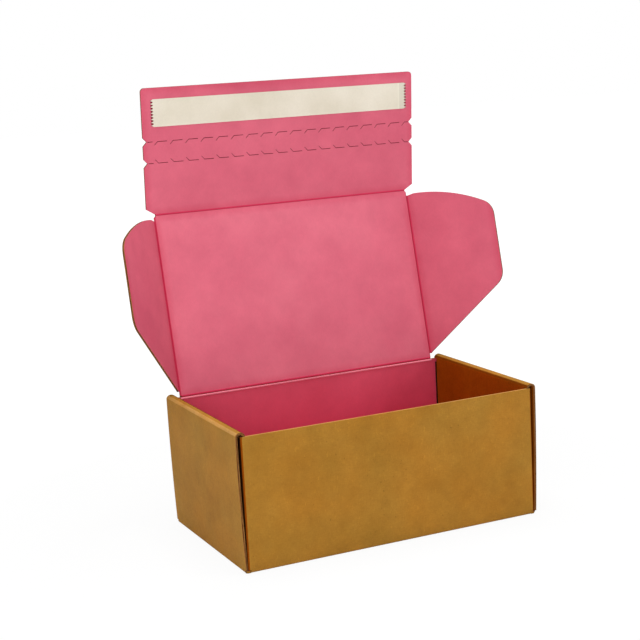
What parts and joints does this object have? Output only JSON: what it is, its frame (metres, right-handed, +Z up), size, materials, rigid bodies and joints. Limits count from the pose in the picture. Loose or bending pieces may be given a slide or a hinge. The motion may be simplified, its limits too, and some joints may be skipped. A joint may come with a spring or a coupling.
{
  "type": "corrugated mailer box",
  "caption": "Long mailer box folded from a single sheet of thin corrugated board, with a hinged lid, tuck-in side flaps and a front flap with a tear strip and adhesive closure.",
  "frame": {"origin": "centre of the floor's underside", "axes": "+X along the box, -Y towards the front wall, +Z up"},
  "size_m": [0.3142, 0.1717, 0.3333],
  "materials": {
    "kraft_board": "brown kraft outside, pink print inside",
    "printed_board": "pink print inside, brown kraft outside",
    "adhesive": "double-sided tape",
    "liner": "cream release paper"
  },
  "bodies": {
    "tray": {"tray": "kraft_board"},
    "lid": {"lid_panel": "printed_board"},
    "left_flap": {"left_lid_flap": "printed_board"},
    "right_flap": {"right_lid_flap": "printed_board"},
    "front": {"front_flap": "printed_board", "adhesive_strip": "adhesive", "release_liner": "liner"}
  },
  "joints": [
    {"name": "lid_hinge", "type": "hinge", "parent": "tray", "child": "lid", "pos_m": [0, 0.0692, 0.0991], "axis": [-1, 0, 0], "range_deg": [-103, 67]},
    {"name": "left_flap_crease", "type": "hinge", "parent": "lid", "child": "left_flap", "pos_m": [-0.1115, 0.08495, 0.16731], "axis": [0, -0.225, -0.9744], "range_deg": [-79.5, 52]},
    {"name": "right_flap_crease", "type": "hinge", "parent": "lid", "child": "right_flap", "pos_m": [0.1115, 0.08495, 0.16731], "axis": [0, 0.225, 0.9744], "range_deg": [-79.5, 52]},
    {"name": "front_flap_crease", "type": "hinge", "parent": "lid", "child": "front", "pos_m": [0, 0.10092, 0.23649], "axis": [1, 0, 0], "range_deg": [-17, 73]}
  ],
  "couplings": [
    {"joint": "left_flap_crease", "follows": "lid_hinge", "ratio": 0.77},
    {"joint": "right_flap_crease", "follows": "lid_hinge", "ratio": 0.77}
  ]
}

● **Exercise**: Find every line containing the word "from", then give the total and nothing more.

● **Reply to the exercise**: 2